■ WHAT YOU ARE ASKED TO DO
Extract exactly the run of lines starting at the line that holds "Write part 3" and ending at the line that holds "flesh's points with", both included.

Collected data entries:
********

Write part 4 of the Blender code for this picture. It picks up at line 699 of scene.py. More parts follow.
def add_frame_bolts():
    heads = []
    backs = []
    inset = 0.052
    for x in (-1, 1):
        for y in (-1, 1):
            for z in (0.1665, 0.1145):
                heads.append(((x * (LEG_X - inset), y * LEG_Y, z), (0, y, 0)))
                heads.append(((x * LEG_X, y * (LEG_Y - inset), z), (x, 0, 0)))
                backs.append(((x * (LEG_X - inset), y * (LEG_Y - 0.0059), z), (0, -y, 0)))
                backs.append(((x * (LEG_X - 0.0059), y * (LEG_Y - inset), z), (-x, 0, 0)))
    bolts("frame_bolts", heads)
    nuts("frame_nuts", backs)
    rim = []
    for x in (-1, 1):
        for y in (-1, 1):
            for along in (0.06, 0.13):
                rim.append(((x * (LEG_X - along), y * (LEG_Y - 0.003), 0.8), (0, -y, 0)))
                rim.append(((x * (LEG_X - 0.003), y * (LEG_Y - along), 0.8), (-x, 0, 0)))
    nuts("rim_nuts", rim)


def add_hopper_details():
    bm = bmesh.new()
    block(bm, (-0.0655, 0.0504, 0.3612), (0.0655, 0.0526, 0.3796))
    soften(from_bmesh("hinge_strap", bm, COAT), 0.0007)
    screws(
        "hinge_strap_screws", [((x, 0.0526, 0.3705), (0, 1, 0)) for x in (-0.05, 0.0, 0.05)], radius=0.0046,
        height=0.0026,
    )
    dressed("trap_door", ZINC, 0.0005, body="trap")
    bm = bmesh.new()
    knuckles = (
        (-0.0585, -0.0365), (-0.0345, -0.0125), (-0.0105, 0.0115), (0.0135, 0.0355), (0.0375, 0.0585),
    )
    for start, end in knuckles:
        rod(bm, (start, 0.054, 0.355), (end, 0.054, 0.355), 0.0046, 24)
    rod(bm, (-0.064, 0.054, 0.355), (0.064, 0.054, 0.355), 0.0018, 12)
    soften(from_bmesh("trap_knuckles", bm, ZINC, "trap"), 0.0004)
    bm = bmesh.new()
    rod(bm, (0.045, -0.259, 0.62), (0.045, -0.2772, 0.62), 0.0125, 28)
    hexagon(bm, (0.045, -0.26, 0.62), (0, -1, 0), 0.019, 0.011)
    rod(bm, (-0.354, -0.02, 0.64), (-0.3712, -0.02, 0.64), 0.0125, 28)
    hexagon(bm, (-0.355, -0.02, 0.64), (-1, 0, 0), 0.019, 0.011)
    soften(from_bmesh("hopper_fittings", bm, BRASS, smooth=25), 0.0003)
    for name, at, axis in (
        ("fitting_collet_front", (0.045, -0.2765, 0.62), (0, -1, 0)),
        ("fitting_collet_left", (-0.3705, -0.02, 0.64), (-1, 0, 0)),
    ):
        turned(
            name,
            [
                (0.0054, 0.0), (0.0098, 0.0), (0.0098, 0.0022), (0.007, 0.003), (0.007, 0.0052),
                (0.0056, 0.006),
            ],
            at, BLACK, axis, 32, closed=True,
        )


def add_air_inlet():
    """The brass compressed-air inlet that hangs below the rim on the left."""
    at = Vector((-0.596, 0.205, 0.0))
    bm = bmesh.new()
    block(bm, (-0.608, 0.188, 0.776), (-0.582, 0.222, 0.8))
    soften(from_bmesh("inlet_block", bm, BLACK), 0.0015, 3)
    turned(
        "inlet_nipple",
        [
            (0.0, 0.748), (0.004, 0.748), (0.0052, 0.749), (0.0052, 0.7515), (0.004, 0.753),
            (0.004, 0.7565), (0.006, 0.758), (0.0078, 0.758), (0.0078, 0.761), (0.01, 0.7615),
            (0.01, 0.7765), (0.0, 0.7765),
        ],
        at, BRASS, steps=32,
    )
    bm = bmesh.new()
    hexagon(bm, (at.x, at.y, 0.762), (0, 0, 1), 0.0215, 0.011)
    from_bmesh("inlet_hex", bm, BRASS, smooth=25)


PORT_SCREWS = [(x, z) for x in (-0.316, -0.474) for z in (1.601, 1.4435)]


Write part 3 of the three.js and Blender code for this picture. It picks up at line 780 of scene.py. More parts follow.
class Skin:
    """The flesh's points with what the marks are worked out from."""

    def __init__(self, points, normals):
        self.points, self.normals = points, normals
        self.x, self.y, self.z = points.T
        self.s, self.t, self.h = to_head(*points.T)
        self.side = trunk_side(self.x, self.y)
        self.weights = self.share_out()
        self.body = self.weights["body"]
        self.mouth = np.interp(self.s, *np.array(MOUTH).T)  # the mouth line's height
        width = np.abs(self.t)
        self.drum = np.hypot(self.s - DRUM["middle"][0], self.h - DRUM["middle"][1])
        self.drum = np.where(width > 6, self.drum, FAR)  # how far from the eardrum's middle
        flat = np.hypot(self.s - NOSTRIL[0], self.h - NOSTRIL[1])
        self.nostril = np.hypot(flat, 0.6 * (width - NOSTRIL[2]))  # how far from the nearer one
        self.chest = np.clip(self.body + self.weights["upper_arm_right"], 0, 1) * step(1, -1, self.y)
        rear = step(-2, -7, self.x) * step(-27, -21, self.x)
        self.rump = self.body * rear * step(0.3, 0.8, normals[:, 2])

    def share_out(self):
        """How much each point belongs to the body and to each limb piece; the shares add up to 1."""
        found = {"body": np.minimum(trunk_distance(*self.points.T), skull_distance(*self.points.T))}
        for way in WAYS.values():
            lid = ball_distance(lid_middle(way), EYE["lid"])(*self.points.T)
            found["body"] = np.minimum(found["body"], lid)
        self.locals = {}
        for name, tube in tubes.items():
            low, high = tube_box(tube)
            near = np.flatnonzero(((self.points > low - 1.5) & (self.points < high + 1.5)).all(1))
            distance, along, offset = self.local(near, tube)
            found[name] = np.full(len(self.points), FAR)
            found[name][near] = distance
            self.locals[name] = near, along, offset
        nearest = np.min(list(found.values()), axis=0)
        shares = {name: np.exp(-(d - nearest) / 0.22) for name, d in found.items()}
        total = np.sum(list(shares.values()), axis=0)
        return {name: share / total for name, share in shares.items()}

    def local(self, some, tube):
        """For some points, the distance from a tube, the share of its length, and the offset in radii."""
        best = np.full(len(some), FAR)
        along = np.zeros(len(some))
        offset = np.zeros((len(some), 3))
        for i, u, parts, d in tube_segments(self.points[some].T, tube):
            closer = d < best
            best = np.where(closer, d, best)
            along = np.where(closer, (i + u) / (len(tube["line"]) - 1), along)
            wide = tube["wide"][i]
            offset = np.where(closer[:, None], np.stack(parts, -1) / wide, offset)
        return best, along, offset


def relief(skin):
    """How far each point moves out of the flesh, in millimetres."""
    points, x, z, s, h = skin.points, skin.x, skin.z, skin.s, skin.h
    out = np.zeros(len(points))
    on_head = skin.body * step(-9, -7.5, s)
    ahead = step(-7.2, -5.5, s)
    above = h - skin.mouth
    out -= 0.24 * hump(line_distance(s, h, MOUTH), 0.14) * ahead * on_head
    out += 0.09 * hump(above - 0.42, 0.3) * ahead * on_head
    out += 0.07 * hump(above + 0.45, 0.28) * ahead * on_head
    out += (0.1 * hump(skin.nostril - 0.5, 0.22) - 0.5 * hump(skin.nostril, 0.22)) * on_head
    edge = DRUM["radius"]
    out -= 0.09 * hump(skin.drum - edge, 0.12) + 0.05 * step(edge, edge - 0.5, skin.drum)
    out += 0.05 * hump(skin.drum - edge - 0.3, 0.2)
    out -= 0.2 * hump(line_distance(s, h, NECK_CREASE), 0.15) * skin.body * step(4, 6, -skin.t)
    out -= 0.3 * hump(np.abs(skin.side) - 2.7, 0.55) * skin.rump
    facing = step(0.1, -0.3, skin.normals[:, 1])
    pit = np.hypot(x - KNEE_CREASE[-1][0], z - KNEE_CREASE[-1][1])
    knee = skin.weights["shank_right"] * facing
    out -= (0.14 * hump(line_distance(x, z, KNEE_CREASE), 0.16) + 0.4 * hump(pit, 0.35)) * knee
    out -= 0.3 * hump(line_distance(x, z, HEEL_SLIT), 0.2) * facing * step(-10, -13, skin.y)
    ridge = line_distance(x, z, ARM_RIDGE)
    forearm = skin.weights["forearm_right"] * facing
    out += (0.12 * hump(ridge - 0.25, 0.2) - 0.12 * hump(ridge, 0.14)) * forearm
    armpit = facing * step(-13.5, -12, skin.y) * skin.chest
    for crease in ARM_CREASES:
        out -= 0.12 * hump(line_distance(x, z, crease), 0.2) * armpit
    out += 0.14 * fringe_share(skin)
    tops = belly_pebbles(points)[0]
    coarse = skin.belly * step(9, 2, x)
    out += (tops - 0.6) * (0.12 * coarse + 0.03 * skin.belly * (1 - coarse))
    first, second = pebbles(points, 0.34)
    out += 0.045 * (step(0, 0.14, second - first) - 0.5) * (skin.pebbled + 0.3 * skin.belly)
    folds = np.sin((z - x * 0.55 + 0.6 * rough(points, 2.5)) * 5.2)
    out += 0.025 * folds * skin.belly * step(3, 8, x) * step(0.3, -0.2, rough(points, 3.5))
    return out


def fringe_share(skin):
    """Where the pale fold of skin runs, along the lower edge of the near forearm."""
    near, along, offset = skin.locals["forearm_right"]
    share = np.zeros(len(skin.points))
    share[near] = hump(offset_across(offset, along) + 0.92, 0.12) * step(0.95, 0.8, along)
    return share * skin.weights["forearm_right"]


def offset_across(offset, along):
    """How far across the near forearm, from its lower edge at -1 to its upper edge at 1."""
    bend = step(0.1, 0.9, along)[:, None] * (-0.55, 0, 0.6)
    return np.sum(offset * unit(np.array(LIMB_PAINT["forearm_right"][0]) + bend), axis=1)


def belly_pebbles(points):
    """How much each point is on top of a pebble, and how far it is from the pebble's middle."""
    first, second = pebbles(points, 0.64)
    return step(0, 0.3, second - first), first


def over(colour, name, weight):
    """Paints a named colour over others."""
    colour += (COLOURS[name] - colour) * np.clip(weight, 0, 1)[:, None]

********

■ SOLUTION
Write part 3 of the three.js and Blender code for this picture. It picks up at line 780 of scene.py. More parts follow.
class Skin:
    """The flesh's points with what the marks are worked out from."""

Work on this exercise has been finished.